Guys, this book was really, really good.

Katie Alender sets the stage for The Dead Girls of Hysteria Hall with all the hallmarks of a cheesy haunted house flick. A sulky teenage girl (Delia, our protagonist) is dragged on a summer trip to a creepy old mansion (nicknamed “Hysteria Hall”) left to her by her dead great-aunt (a recluse who unexpectedly killed herself mere weeks prior).

Oh, and did I mention that the creepy old mansion used to be an asylum?

By the time I’m twenty pages in, I’m pretty confident that I’ve got this book figured out. Some ghosts will show up, there’ll be some creepy messages left in what is probably blood, and at least two members of the family will die. I’ve settled in for your standard haunted house book, and while I’m enjoying it already, I’m not really expecting anything game-changing. Oh, was I ever wrong.

[Warning: here there be spoilers.]

Fifty pages in, Delia, our plucky protagonist… dies. Locked in her bedroom, Delia finds herself surrounded by an ominous cloud of black smoke. Ten seconds later, her soul is staring down at her body, flung from the highest window and definitely not breathing. From here on out, the narrative is entirely inverted from expectations. Delia is no longer the haunted but the haunting. Her goal? Use her newfound ghostly powers (and her newfound ghost friends, Florence, Eliza, and Patience) to scare her sister and her mother out of the house, saving them from the same horrible fate.

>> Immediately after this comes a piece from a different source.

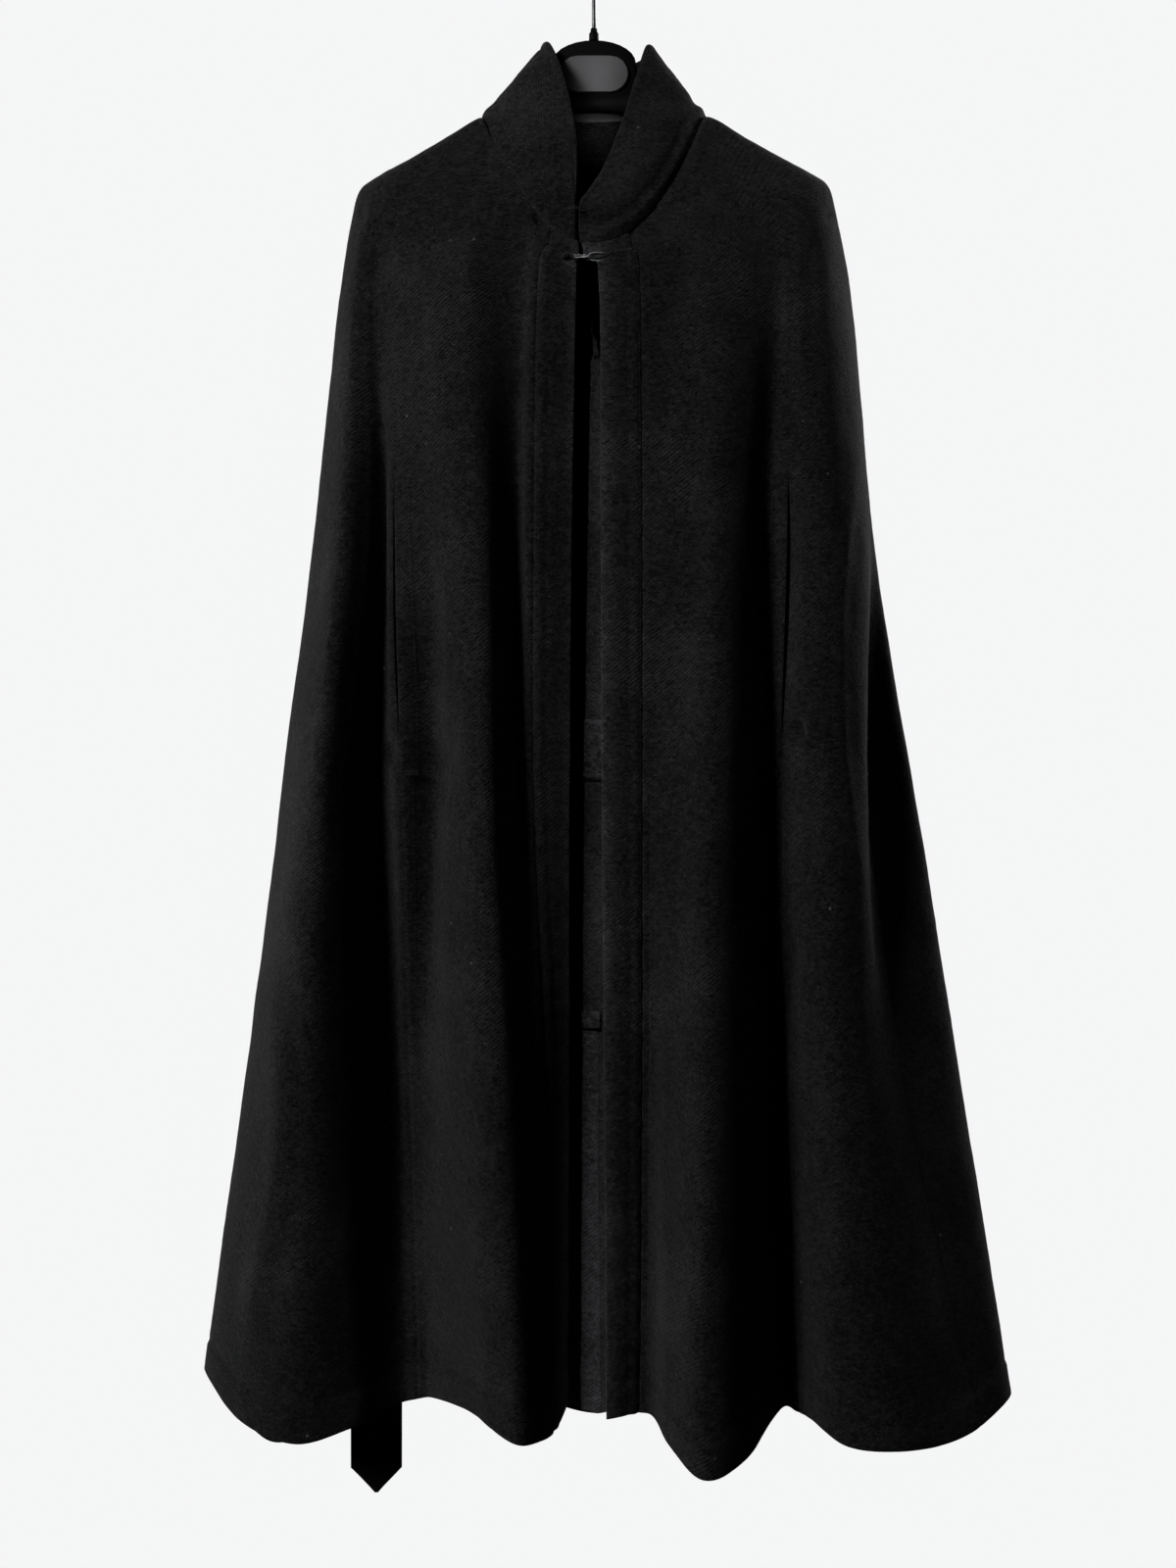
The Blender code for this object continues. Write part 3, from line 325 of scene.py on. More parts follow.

The Dead Girls of Hysteria Hall is the young adult feminist horror romp you never knew you needed. The Bechdel Test is passed in the first few pages; the most important relationship established in the novel is that between Delia and her sister, Janie. While this novel isn’t making any great strides in terms of feminist theory (the most progressive its rhetoric gets regards the ridiculousness of the concept of “hysteria” and the time-honored tradition of calling women “crazy” when they get too dangerously independent), it’s revolutionary simply in its cast. There are only three male characters (as opposed to roughly ten unique, well-rounded, complex women) who make up fifteen percent of the book’s screen time, if I’m being generous. This book is about femininity, about mothers and daughters and sisters and friends, about being underestimated, about being weak and being okay.

Like most YA novels, there is still a romantic subplot for Delia. This comes in the form of Theo, a dapper gentleman ghost from the 1920s, but their romantic interlude occupies two chapters at most. Delia and Theo’s relationship is a luxuriously slow build that emphasizes the fact that this book isn’t about their love — it’s about Delia’s own growth.

Most of my enjoyment of this book came from two planes: the concept (and its girl-powered cast), and its surface-level thrills. While I genuinely enjoyed The Dead Girls of Hysteria Hall, I probably wouldn’t expect to find it on the Printz Award list any time soon. The prose wasn’t bad, but it didn’t leave me breathless either; a few days out from finishing it, and I can’t pick out any passages that really lingered with me. In addition, a handful of the plot points seemed either forced or rushed. Characters who were marked as evil were suddenly redeemed with little explanation.

Then again, why do all books have to be flawless and profound musings? I don’t believe in the term “guilty pleasure.” I think we can genuinely enjoy things that aren’t perfect without having to defend ourselves. Sometimes, I just want a fun, lighthearted feminist gore-fest that scares my pants off.

Katie Alender’s The Dead Girls of Hysteria Hall is exactly that.

What are your favorite spooky reads?